On June 5, 2012, Michel Therrien, the 21st full-time head coach of the Montreal Canadiens, also became the 25th.
The move was met with skepticism. People did not think that Michel Therrien could take this team where it needed to go, but right off of the bat, he had success. A lot of it.
He took over for the 2012-13 season, which started late because of the infamous lockout. The season would only be 48 games. There would be a very short training camp.
In 2012-13, the Canadiens were coming off of their worst season in recent memory. They picked third overall in the NHL Draft. Marc Bergevin had just been hired, and there had been some moves to improve the team, but nothing was expected.
Therrien, led by Carey Price and a pair of rookies in Brendan Gallagher and Alex Galchenyuk, got off to a 13-4-3 start. The team would continue to win, and won the division title just a year after being last in the same division.
The expectations going into the playoffs were sky high, despite the team losing five of their last eight games down the stretch.
That playoff series against Ottawa was ugly in every sense of the word. We all remember the hit that knocked Lars Eller out of the series when he was at the top of his game. Additionally, Carey Price, Brian Gionta, and Max Pacioretty all missed games due to injuries.
The Habs lost the series in five with a lineup that included Peter Budaj, Raphael Diaz, Jarred Tinordi, Francis Bouillon, Gabriel Dumont, and Mike Blunden in game five. It was disappointing, but injuries were a factor.
The team even had good underlying numbers which made everyone optimistic about what could happen with a full season.
The next season, the team began 10-9-2 in a rather pedestrian start. Even worse, we started to see a downward trend in their underlying numbers. They then went on a 9-0-1 run which vaulted them towards another playoff appearance.
In the middle of the season, they went through a stretch that saw them lose four straight games, including 4-1 to Detroit and 5-0 to Washington. Surprisingly, the losses were a prelude for success in the next season and a half.
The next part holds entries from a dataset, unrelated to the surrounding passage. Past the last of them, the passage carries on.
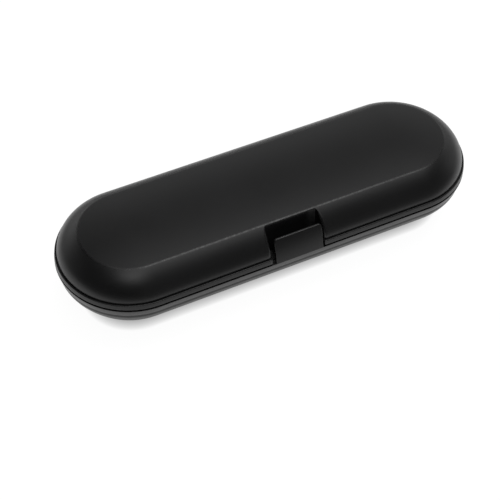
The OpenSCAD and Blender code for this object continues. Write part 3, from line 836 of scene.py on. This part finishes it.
hold_start = math.asin((HOLD_LOW - DECK_Z) / HOLD_R)
hold_top = HANDLE_Y + HOLD_SIDE * np.array([1, 0, -1])
hold_rib = [
    (HANDLE_Y - HOLD_SIDE, HOLD_LOW),
    *arc((HANDLE_Y, DECK_Z), HOLD_R, np.linspace(math.pi - hold_start, hold_start, 33)),
    (HANDLE_Y + HOLD_SIDE, HOLD_LOW), *dome(hold_top, WALL / 2)]
for x in SADDLES:
    lid_parts.append(block(hold_rib, x - RIB_T / 2, x + RIB_T / 2))

piece("lid_shell_moulding", lid_parts, "lid", shell_black, "lid_shell")

# ---- Latch tab ----
# A flexing tongue of the same plastic that stands up from the base's rim, in the recess. It bends at its
# root, and a hook on its inner face bites over the lid's catch rib.
TAB_H = 12.6
TAB_T = 1.8
TAB_LEAN = 4.3
TAB_SHIFT = 0.7
TAB_CORNER = 2.4
TAB_SIDE_R = 0.5
TAB_ROWS = 40

# The tab is a rounded rectangle swept up its leaning middle line, which ends in a half round.
tab_face = cubic([
    (-END_R, BASE_H), (-END_R + 0.22 * TAB_LEAN, BASE_H + 0.38 * TAB_H),
    (-END_R + 0.5 * TAB_LEAN, BASE_H + 0.72 * TAB_H), (-END_R + TAB_LEAN - 0.5, BASE_H + TAB_H - 0.7)], 200)
tab_middle = even(offset(tab_face, TAB_T / 2), TAB_ROWS)
tab_ahead = unit(np.gradient(tab_middle, axis=0))
turn = np.linspace(0, math.pi / 2, 9)[1:]
tab_middle = np.concatenate([tab_middle, tab_middle[-1] + TAB_T / 2 * np.sin(turn)[:, None] * tab_ahead[-1]])
tab_ahead = np.concatenate([tab_ahead, np.repeat(tab_ahead[-1:], len(turn), axis=0)])
tab_half_t = np.concatenate([np.full(TAB_ROWS, TAB_T / 2), TAB_T / 2 * np.cos(turn)])
tab_rise = np.clip(tab_middle[:, 1] - (BASE_H + TAB_H - TAB_CORNER), 0, TAB_CORNER)
tab_half_w = TAB_W / 2 - TAB_CORNER + np.sqrt(TAB_CORNER ** 2 - tab_rise ** 2)


def rounded_ring(steps=6):
    """The outline of a rounded rectangle, counter-clockwise: for each point the signs of its corner, and its
    direction from the corner's centre."""
    signs, ways = [], []
    for k, (sx, sy) in enumerate(((1, -1), (1, 1), (-1, 1), (-1, -1))):
        angle = np.linspace(-math.pi / 2, 0, steps + 1) + k * math.pi / 2
        signs.append(np.repeat([[sx, sy]], steps + 1, axis=0))
        ways.append(np.stack([np.cos(angle), np.sin(angle)], 1))
    return np.concatenate(signs), np.concatenate(ways)


ring_sign, ring_way = rounded_ring()
tab_corner = np.minimum(TAB_SIDE_R, tab_half_t)[:, None]
ring_x = ring_sign[:, 0] * (tab_half_w[:, None] - tab_corner) + ring_way[:, 0] * tab_corner
ring_d = ring_sign[:, 1] * (tab_half_t[:, None] - tab_corner) + ring_way[:, 1] * tab_corner
across_tab = np.stack([tab_ahead[:, 1], -tab_ahead[:, 0]], 1)
tab_points = np.concatenate([
    ring_x[..., None], tab_middle[:, None] + ring_d[..., None] * across_tab[:, None]], axis=2)
tab_points, tab_faces = grid(tab_points + (TAB_SHIFT, 0, 0))
tab_faces.append(list(range(len(ring_sign)))[::-1])

# The hook on its inner face, which stands CATCH_GAP in front of the lid's catch rib.
CATCH_GAP = 0.15
HOOK_Y = CATCH_Y - CATCH_GAP
hook = block([
    (-33.6, LEDGE_Z + 0.25), (HOOK_Y, LEDGE_Z + 0.25), (HOOK_Y, LEDGE_Z + 0.8), (-32.8, LEDGE_Z + 3.2)],
    -CATCH_W / 2, CATCH_W / 2)
tab_parts = [(tab_points, tab_faces), hook]
piece("latch_tab_moulding", tab_parts, "latch", shell_black, "latch_tab")

# ---- Holder tray ----
# A matt black moulded sheet that lies on the base's ribs. It has a round-bottomed trough for the handle and
# two flat pockets for brush heads, with saddles and clips that hold what lies in them. Two stakes fix it.
tray_black = moulded_plastic("matt_black_plastic", (0.017, 0.017, 0.018), 0.5, 0.35, 0.05)
LIP_R = 0.6
TROUGH_R = HANDLE_R + 1.5
TROUGH_HALF = STRAIGHT + END_R - 17 - TROUGH_R
POCKET_R = 7.5
POCKET_Y = HANDLE_Y - TROUGH_R - 1.6 - POCKET_R
POCKET_X = 45.0
POCKET_HALF = 32.5
POCKET_D = 10.5
POCKET_FOOT_R = 1.2
BOWL_STEP = 6.0
DECK_STEP = 5.0
STAKE_R = 1.25
BAY_X = LANDING_X + 0.4
BAY_Y = LANDING_Y + 0.3


def bowl(centre, half, path):
    """A hollow let into the deck: the path of (distance, height) from its lip down to its centre line, swept
    round a stadium."""
    place, out = stadium(np.linspace(-half, half, max(2, int(2 * half / BOWL_STEP) + 1)), half, 24)
    rows_points = sweep(place + np.array(centre), out, np.repeat(np.array(path)[:, None], len(place), axis=1))
    return grid(rows_points), rows_points[0]


lip = np.linspace(math.pi / 2, 0, 6)
down = np.linspace(0, math.pi / 2, 26)[1:]
trough_path = np.concatenate([
    np.stack([TROUGH_R + LIP_R - LIP_R * np.cos(lip), DECK_Z - LIP_R + LIP_R * np.sin(lip)], 1),
    np.stack([TROUGH_R * np.cos(down), DECK_Z - TROUGH_R * np.sin(down)], 1)])
pocket_path = np.concatenate([
    np.stack([POCKET_R + LIP_R - LIP_R * np.cos(lip), DECK_Z - LIP_R + LIP_R * np.sin(lip)], 1),
    rounded([
        (POCKET_R, DECK_Z - LIP_R, 0), (POCKET_R, DECK_Z - POCKET_D, POCKET_FOOT_R),
        (0, DECK_Z - POCKET_D, 0)], 7)[1:]])
tray_parts, rims = [], []
for centre, half, path in (
        ((0, HANDLE_Y), TROUGH_HALF, trough_path), ((-POCKET_X, POCKET_Y), POCKET_HALF, pocket_path),
        ((POCKET_X, POCKET_Y), POCKET_HALF, pocket_path)):
    part, rim = bowl(centre, half, path)
    tray_parts.append(part)
    rims.append(rim)
hole_turn = np.linspace(0, 2 * math.pi, 33)[:-1]
for x in (-POST_X, POST_X):
    rims.append(np.insert(arc((x, 0), STAKE_R, hole_turn), 2, DECK_Z, axis=1))
deck_stations = np.linspace(-STRAIGHT, STRAIGHT, int(2 * STRAIGHT / DECK_STEP) + 1)
edge_place, edge_out = stadium(deck_stations, STRAIGHT, 40)
edge = edge_place + edge_out * TRAY_R
front_edge = (edge[:, 1] < -TRAY_R + 0.01) & (abs(edge[:, 0]) < BAY_X + 0.5)
first = int(np.flatnonzero(front_edge)[0])
bay = np.array([(-BAY_X, -TRAY_R), (-BAY_X, BAY_Y), (BAY_X, BAY_Y), (BAY_X, -TRAY_R)])
edge = np.concatenate([edge[:first], bay, edge[first:][~front_edge[first:]]])
rims.append(np.insert(edge, 2, DECK_Z, axis=1))


def filled(loops):
    """The flat area between closed loops of points, as triangles that face upwards."""
    sheet = bmesh.new()
    for loop in loops:
        corners = [sheet.verts.new(point) for point in loop]
        for one, two in zip(corners, corners[1:] + corners[:1]):
            sheet.edges.new((one, two))
    bmesh.ops.triangle_fill(sheet, edges=sheet.edges, use_beauty=True, normal=(0, 0, 1))
    sheet.verts.index_update()
    points = np.array([v.co for v in sheet.verts])
    faces = [[v.index for v in (f.verts if f.normal.z > 0 else reversed(f.verts))] for f in sheet.faces]
    sheet.free()
    return points, faces


tray_parts.append(filled(rims))
tray = piece("holder_tray_sheet", tray_parts, "base", tray_black, "holder_tray", 50)
solid = tray.modifiers.new("thickness", "SOLIDIFY")
solid.thickness = TRAY_T * MM
solid.offset = -1
solid.use_even_offset = True

# Three saddles in the trough, and below them two clips in each pocket, all one moulding with the sheet.
SADDLE_LOW = 0.066
SADDLE_TOP = 0.075
SADDLE_SEAT = HANDLE_R + 0.4
saddle = [
    *arc((HANDLE_Y, DECK_Z), TROUGH_R + TRAY_T / 2, np.linspace(
        math.pi + SADDLE_LOW, 2 * math.pi - SADDLE_LOW, 49)),
    *arc((HANDLE_Y, DECK_Z), SADDLE_SEAT, np.linspace(2 * math.pi - SADDLE_TOP, math.pi + SADDLE_TOP, 49))]
rest_parts = [block(saddle, x - RIB_T / 2, x + RIB_T / 2, 0.25) for x in SADDLES]

NECK_R = 3.6
NECK_Z = DECK_Z - 4.5
CLIP_T = 1.8
CLIP_IN = 18
CLIP_SIDE = POCKET_R + TRAY_T / 2
CLIP_LOW = DECK_Z - POCKET_D - TRAY_T / 2
CLIP_TOP = DECK_Z - TRAY_T / 2 - 0.5
SLOT_HALF = NECK_R - 0.5
slot_start = math.acos(SLOT_HALF / NECK_R)
clip = [
    (POCKET_Y - CLIP_SIDE, CLIP_LOW), (POCKET_Y + CLIP_SIDE, CLIP_LOW), (POCKET_Y + CLIP_SIDE, CLIP_TOP),
    (POCKET_Y + SLOT_HALF, CLIP_TOP),
    *arc((POCKET_Y, NECK_Z), NECK_R, np.linspace(slot_start, -math.pi - slot_start, 41)),
    (POCKET_Y - SLOT_HALF, CLIP_TOP), (POCKET_Y - CLIP_SIDE, CLIP_TOP)]
for x in (s * POCKET_X + e * (POCKET_HALF + POCKET_R - CLIP_IN) for s in (-1, 1) for e in (-1, 1)):
    rest_parts.append(block(clip, x - CLIP_T / 2, x + CLIP_T / 2, 0.25))
piece("holder_tray_saddles_and_clips", rest_parts, "base", tray_black)

# ---- Hinge pins ----
# Two plain steel pins, drawn wire cut to length, pressed into the base's barrels. The lid's barrels turn on
# them. The CAD's own pins are kept, and get fine lines along the wire.
STEEL_COLOR = (0.5, 0.5, 0.51, 1)
WIRE_LINES = (60, 3000, 3000)
steel, steel_tree, steel_shader = new_material("drawn_steel")
steel_shader.inputs["Base Color"].default_value = STEEL_COLOR
steel_shader.inputs["Metallic"].default_value = 1
stretch = steel_tree.nodes.new("ShaderNodeMapping")
stretch.inputs["Scale"].default_value = WIRE_LINES
steel_tree.links.new(steel_tree.nodes.new("ShaderNodeTexCoord").outputs["Object"], stretch.inputs["Vector"])
shine = span(noise(stretch.outputs["Vector"], 1, 2), 0, 1, 0.22, 0.42)
steel_tree.links.new(shine, steel_shader.inputs["Roughness"])
for name in ("hinge_pin_left", "hinge_pin_right"):
    pin_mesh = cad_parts[name].data
    pin_mesh.materials.clear()
    pin_mesh.materials.append(steel)
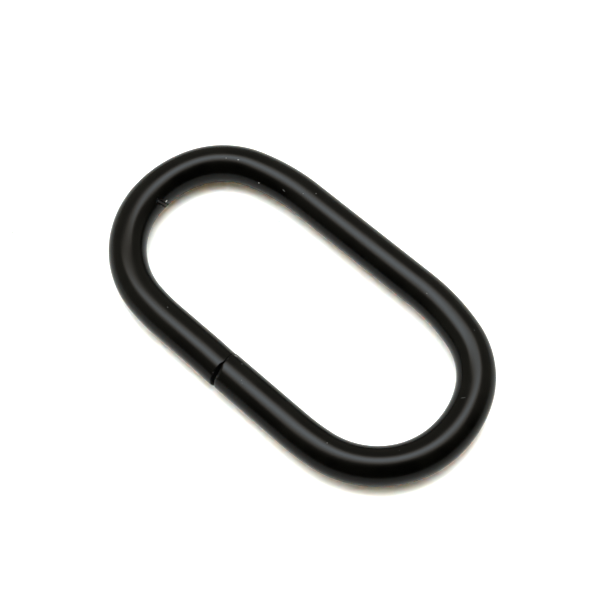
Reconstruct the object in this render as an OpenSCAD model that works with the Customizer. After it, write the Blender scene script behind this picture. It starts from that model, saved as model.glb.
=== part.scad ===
// Strap loop: one length of round wire bent into a long loop that lies flat, its two cut ends
// meeting in an open joint near the middle of one long side. The origin is on the surface that
// the loop lies on, under the middle of the loop. X runs along the loop, and the joint is on
// the side that faces -Y.

/* [Opening] */
// Length of the opening between the insides of the two bends
inner_length = 38; // [36:0.5:42]
// Width of the opening at the middle of the loop
inner_width = 16.6; // [15.5:0.1:17.5]

/* [Wire] */
// Diameter of the coated wire
wire_d = 4.1; // [3:0.1:4.5]

/* [Sides] */
// Length of the straight stretch on the side with the joint
joint_side_straight = 17.7; // [14:0.1:19]
// Length of the straight stretch on the plain side
plain_side_straight = 16.3; // [13:0.1:18]
// Angle turned by the soft curve that leads from the joint side into a bend
joint_side_ease = 8; // [6:1:10]
// Angle turned by the soft curve that leads from the plain side into a bend
plain_side_ease = 18; // [14:1:20]

/* [Bends] */
// Radius of a bend's corner next to the joint side, at the middle of the wire
joint_corner_r = 9.95; // [9:0.05:10.4]
// Radius of a bend's corner next to the plain side, which is bent tighter
plain_corner_r = 8.55; // [8:0.05:9]
// Angle of the flatter end of the loop, from its furthest point towards the joint side
joint_end_angle = 8; // [5:1:12]
// Angle of the flatter end of the loop, from its furthest point towards the plain side
plain_end_angle = 24; // [20:1:28]

/* [Joint] */
// Place of the joint along the loop, from the loop's middle
joint_x = -0.65; // [-4:0.05:4]
// Gap between the two cut ends, at the middle of the wire
joint_gap = 0.19; // [0.19:0.01:0.4]
// Sideways slant of the left cut end
left_end_skew = -1.6; // [-2:0.1:-1]
// Slant of the left cut end from bottom to top
left_end_lean = -3.9; // [-4:0.1:-3]
// Sideways slant of the right cut end
right_end_skew = -5.9; // [-6:0.1:-5]
// Slant of the right cut end from bottom to top
right_end_lean = -2.9; // [-4:0.1:-2.5]

/* [Hidden] */
$fn = 64;

wire_r = wire_d / 2;

// Half sizes of the loop's centre line
half_length = (inner_length + wire_d) / 2;
half_width = (inner_width + wire_d) / 2;

// Length from the end of each straight stretch to the loop's furthest point
joint_side_reach = half_length - joint_side_straight / 2;
plain_side_reach = half_length - plain_side_straight / 2;

// Width that the curves of one side cover, less what the radius of the end adds to it
function fixed_rise(reach, ease, corner_r, end_angle) =
    reach * tan(ease / 2)
    + corner_r * (cos(ease) - sin(end_angle) - tan(ease / 2) * (cos(end_angle) - sin(ease)));

// Share of the end's radius that the curves of one side add to that width
function end_share(ease, end_angle) = sin(end_angle) - tan(ease / 2) * (1 - cos(end_angle));

// Radius of the flatter end, found so that the curves of both sides add up to the loop's width
end_r = (2 * half_width
        - fixed_rise(joint_side_reach, joint_side_ease, joint_corner_r, joint_end_angle)
        - fixed_rise(plain_side_reach, plain_side_ease, plain_corner_r, plain_end_angle))
    / (end_share(joint_side_ease, joint_end_angle) + end_share(plain_side_ease, plain_end_angle));

// Radius of a soft curve, found so that it starts where the straight stretch ends
function ease_r(reach, ease, corner_r, end_angle) =
    (reach - corner_r * (cos(end_angle) - sin(ease)) - end_r * (1 - cos(end_angle))) / sin(ease);

joint_ease_r = ease_r(joint_side_reach, joint_side_ease, joint_corner_r, joint_end_angle);
plain_ease_r = ease_r(plain_side_reach, plain_side_ease, plain_corner_r, plain_end_angle);

// Centre of the curve that follows on from another at an angle, both with the same tangent there
function next_centre(centre, radius, next_radius, angle) =
    centre + (radius - next_radius) * [cos(angle), sin(angle)];

// Centres of the five curves at the loop's right end, from the joint side to the plain side
joint_ease_centre = [joint_side_straight / 2, joint_ease_r - half_width];
joint_corner_centre = next_centre(joint_ease_centre, joint_ease_r, joint_corner_r, joint_side_ease - 90);
end_centre = next_centre(joint_corner_centre, joint_corner_r, end_r, -joint_end_angle);
plain_corner_centre = next_centre(end_centre, end_r, plain_corner_r, plain_end_angle);
plain_ease_centre = [plain_side_straight / 2, half_width - plain_ease_r];

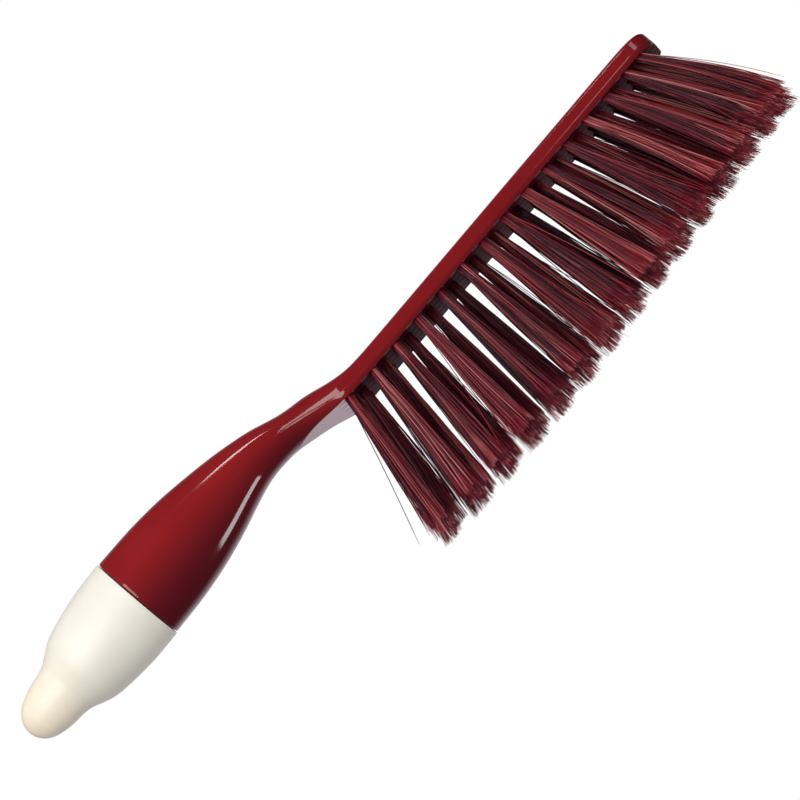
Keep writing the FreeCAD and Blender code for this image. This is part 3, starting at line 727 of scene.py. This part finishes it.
def make_lights():
    """Broad soft light from above, in front and behind, and four panels that the gloss mirrors."""
    middle = (0.0, 0.0, 0.06)
    grip = (-0.04, 0.0, 0.07)
    head_end = (0.17, 0.0, 0.065)
    softbox("key_softbox", (-0.28, -0.55, 0.62), middle, 0.4, 0.3, 1.3, False)
    softbox("fill_softbox", (0.45, -0.95, 0.05), middle, 0.5, 0.5, 0.9, False)
    softbox("back_softbox", (0.2, 0.9, 0.9), middle, 0.6, 0.4, 3.0, False)
    softbox("neck_panel", (-0.51, -0.98, 0.32), grip, 0.62, 0.80, 8.0, True)
    softbox("top_panel", (0.19, -0.48, 0.93), grip, 0.06, 0.22, 0.6, True)
    softbox("low_panel", (0.26, 0.03, -0.88), grip, 0.26, 0.26, 1.7, True)
    softbox("end_panel", (0.91, -0.82, 0.30), head_end, 0.4, 0.35, 1.2, True)


def make_camera():
    """Long lens, square to the brush's length and a little below it, rolled so that the brush climbs to the
    right."""
    below = math.radians(12.5)
    roll = math.radians(49.7)
    view_width = 0.2963                   # metres across the view at the brush
    lens = 600.0
    sensor = 36.0
    target = Vector((0.00086, 0.0, 0.04755))
    back = Vector((0.0, -math.cos(below), -math.sin(below)))
    along = Vector((1.0, 0.0, 0.0))
    upward = Vector((0.0, -math.sin(below), math.cos(below)))
    right = math.cos(roll) * along - math.sin(roll) * upward
    up = math.sin(roll) * along + math.cos(roll) * upward
    data = bpy.data.cameras.new("camera")
    data.lens = lens
    data.sensor_width = sensor
    data.clip_start = 0.1
    data.clip_end = 50.0
    camera = bpy.data.objects.new("camera", data)
    place = target + back * (view_width * lens / sensor)
    turn = Matrix((right, up, back)).transposed().to_4x4()
    camera.matrix_world = Matrix.Translation(place) @ turn
    bpy.context.scene.collection.objects.link(camera)
    bpy.context.scene.camera = camera


# ------------------------------------------------------------------ assembly

make_camera()
make_world()
make_lights()
make_floor()
bpy.context.scene.view_settings.view_transform = "Standard"

dress(make_body(), "brush_body", red_plastic())
dress(make_cap(), "end_cap", cream_plastic())
make_all_tufts(filament_plastic())
steel = wire_steel()
for node_name, node_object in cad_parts.items():
    if node_name.startswith("anchor_wires"):
        node_object.data.materials.clear()
        node_object.data.materials.append(steel)
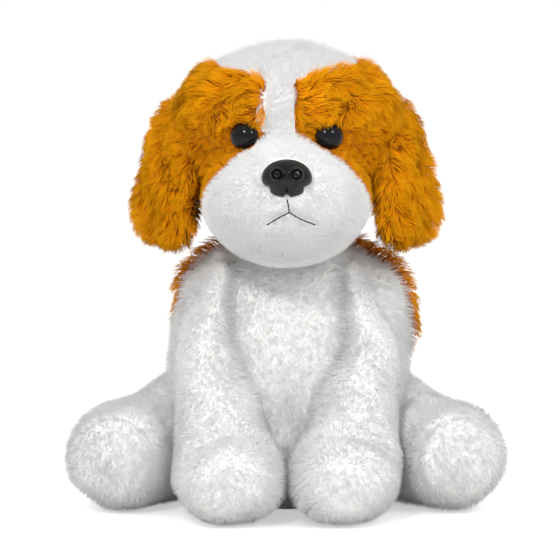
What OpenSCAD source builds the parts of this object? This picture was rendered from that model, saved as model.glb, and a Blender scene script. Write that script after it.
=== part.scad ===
// Sitting plush dog with hanging ears, built as cut-and-sewn pile panels over
// stuffing. Millimetres, +Z up, the dog faces -Y. The origin is the centre of
// the flat seat, on the surface that the dog sits on.

/* [Cloth] */
// Thickness of the pile cloth, backing and flattened pile together
cloth = 2.5; // [1.5:0.5:4]
// Half the gap left for each sewn seam on the head, in degrees seen from its middle
seam_gap = 1.1; // [0.8:0.1:1.4]
// Clearance between the cloth and the stuffing behind it
fill_gap = 1.6; // [1.2:0.1:2.4]

/* [Body] */
// Half width of the body at its widest, low down
body_half_w = 75; // [70:1:80]
// Height of the body from the seat to the neck seam
body_h = 164; // [160:1:168]
// Half width of the flat seat panel
seat_half_w = 52; // [45:1:55]

/* [Head] */
// Half width of the skull
skull_half_w = 61; // [58:1:64]
// Half height of the skull
skull_half_h = 60.5; // [58:0.5:62]
// Half width of the muzzle
muzzle_half_w = 50; // [46:1:54]
// Diameter of each eye
eye_d = 17.5; // [14:0.5:18]
// Width of the nose
nose_w = 30; // [26:1:34]

/* [Ears] */
// Length of each ear from its root to its tip
ear_len = 86; // [80:1:92]
// Half width of each ear
ear_half_w = 27; // [24:1:30]
// Half thickness of each ear
ear_half_t = 8.5; // [7:0.5:10]

/* [Legs] */
// Half width of each front paw
paw_half_w = 34.5; // [31:0.5:35]
// Half width of each hind foot
foot_half_w = 35; // [31:1:36]

/* [Detail] */
// Rows of facets along a limb
rows = 12; // [10:1:16]
// Facets round a full turn of a limb
around = 18; // [16:2:24]

/* [Hidden] */
white = "#f2f1ec";
orange = "#e0930f";
filling = "#fbfbf6";
black = "#14110f";
clear_plastic = "#dcdcd4";
thread = "#23201e";
pellets = "#cfd6dc";

// Layer depths, measured inwards from the outer face of the cloth
fill_depth = cloth + fill_gap;
leg_clear = 2.0;
// More clearance where the cloth turns inwards sharply
bend_gap = 0.8;

// Joint centres
neck_at = [0, -26, 174];
neck_ball_r = 19;
shoulder_at = [40, -30, 124];
hip_at = [50, 8, 44];
front_swing = 60;
hind_splay = 30;
ear_at = [62, -27, 245];
ear_axis = [-0.6, -0.8, 0];
ear_lift = 70;

// Body rings from the seat to the neck: height, middle along Y, half width, half depth
body_rings = [
    [0, 0, body_half_w - 20, 50],
    [10, 1, body_half_w - 7, 59],
    [40, 1, body_half_w, 62],
    [80, -3, body_half_w - 3, 57],
    [118, -8, body_half_w - 8, 49],
    [143, -10, body_half_w - 15, 38],
    [157, -15, body_half_w - 32.5, 24],
    [body_h, -20, body_half_w - 53, 16]
];

// Head: the middle that its surface is measured from, and its two rounded masses
head_mid = [0, -26, 211];
skull_at = [0, -28, 224.5];
skull_r = [skull_half_w, 60, skull_half_h];
muzzle_at = [0, -66, 194];
muzzle_r = [muzzle_half_w, 60, 41];
blend_k = 2.5;
// Rounded swellings on both sides, the brow then the temple: turn, rise, height, spread
swellings = [[33, 34, 4, 20], [80, 33, 8, 26]];

ear_top = 250;
// Limb spines, for the right side: X, Y, Z, half width, half depth
front_leg_line = [
    [36.5, -28, 150, 13, 18],
    [43, -34, 124, 15.5, 21],
    [48, -42, 98, 18.5, 23],
    [43, -50, 72, 24, 25],
    [39.5, -62, 44, paw_half_w - 5.5, 28],
    [35, -86, 28, paw_half_w, 30],
    [34, -122, 27.5, paw_half_w, 29.5]
];
hind_leg_line = [
    [38, 19, 43, 34, 40],
    [59, 9, 42, 35, 40],
    [81, -10, 34, 34, 34],
    [98, -36, 33.5, foot_half_w, 33],
    [107.5, -70, 34.5, foot_half_w, 34.5]
];
ear_line = [
    [61, -27, ear_top, 18, 7.5],
    [67, -29, ear_top - ear_len * 0.22, 22.5, ear_half_t],
    [70.5, -32, ear_top - ear_len * 0.47, ear_half_w - 1, ear_half_t],
    [74, -34, ear_top - ear_len * 0.76, ear_half_w + 3, ear_half_t],
    [76, -33, ear_top - ear_len, ear_half_w, ear_half_t]
];
tail_line = [
    [0, 63.8, 24, 8, 8],
    [1, 75, 24, 11, 11],
    [5, 90, 28, 13, 13],
    [10, 103, 38, 12, 12],
    [14, 111, 48, 10, 10]
];
limb_square = 3.4;
ear_face = [0.80, -0.60, 0];
front_ref = [0, -1, 0.35];
level_ref = [0, 0, 1];

// ---- Numbers and points -------------------------------------------------

function unit(v) = v / norm(v);
function xyz(v) = [v[0], v[1], v[2]];
function clamp01(x) = min(max(x, 0), 1);
// Rises smoothly from 0 at a to 1 at b
function rise(a, b, x) = let (f = clamp01((x - a) / (b - a))) f * f * (3 - 2 * f);
// The smooth curve through a list of rows, at f between row p1 and row p2
function curve(p0, p1, p2, p3, f) =
    0.5 * (2 * p1 + (p2 - p0) * f + (2 * p0 - 5 * p1 + 4 * p2 - p3) * f * f
        + (3 * p1 - p0 - 3 * p2 + p3) * f * f * f);
function along(list, s) =
    let (last = len(list) - 1, i = max(min(floor(s * last), last - 1), 0))
    curve(list[max(i - 1, 0)], list[i], list[i + 1], list[min(i + 2, last)], s * last - i);
function path_length(list, i = 0) =
    i >= len(list) - 1 ? 0 : norm(xyz(list[i + 1]) - xyz(list[i])) + path_length(list, i + 1);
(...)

They went 19-8-3 for the rest of the season, and advanced to the third round before Chris Kreider happened.
The end of the 2013-14 playoffs left a sour taste in the mouths of Habs fans, but they could take solace in the fact that Price had not been healthy when the team was eliminated from the contention in either of the last two years.
That 19-8-3 stretch to end 2013-14 would extend to the 2014-15 which the Canadiens finished with the best record in the Atlantic Division, and second best record in the entire NHL. They went 50-22-10, led by Carey Price who had a Hart and Vezina trophy season.
Price would hide a lot of problems with the team’s system.
In the playoffs, the team would lose three straight games to open the second round of their series against the Lightning. In those three games, one was in double overtime, and one was on a last second goal. The Canadiens fought back, but ended up losing in six games to Tampa Bay.
Last season, we all know what happened. It doesn’t need to be repeated. But, before the slump began, the Habs and Therrien went through a span of 138 games from the Washington loss in 2013-14 to December 1, 2016 with a record of 88-34-16.
The team had incredible starts in four of the five seasons Therrien was coach and the only one that started even close .500, he had a 9-0-1 stretch immediately after.
The biggest thing that went wrong during Therrien’s tenure, was the failure to make adjustments and adapt. It seemed like as soon as adversity struck, either with injuries or teams adjusting, or a mixture of the two, there was never a response. When you rely on one player, it makes it hard to adjust. Therrien seemed to panic and go back to default whenever trouble hit. The blender was real.
Therrien’s system, much maligned during the regular season, changed for the playoffs. Every year it made people believe that there was something that would change going into the next season. Every year, the numbers remained the same.
Last season, the team’s system had improved significantly and it showed in the possession numbers. It continued into this season as well. Finally, it seemed like the Canadiens were putting themselves in the best spot to succeed. It looked like he was figuring something out.
But it was not to be.
Therrien had success with the Canadiens, relatively speaking. In four of his five seasons - including the one he was fired in - the team had a winning percentage over .600.
Yes, a lot of that was due to his goaltending, and the ultimate irony is that when things were improving, the goaltending was simply not at the MVP-levels it was when the team was successful despite all measures.
Ultimately, Therrien also proved just how hard it is to turn success into a Stanley Cup, especially when you’re unable to adjust.
All coaches have an expiry date. Through it all, it appears Marc Bergevin thought that Therrien had gotten this team as far as he could.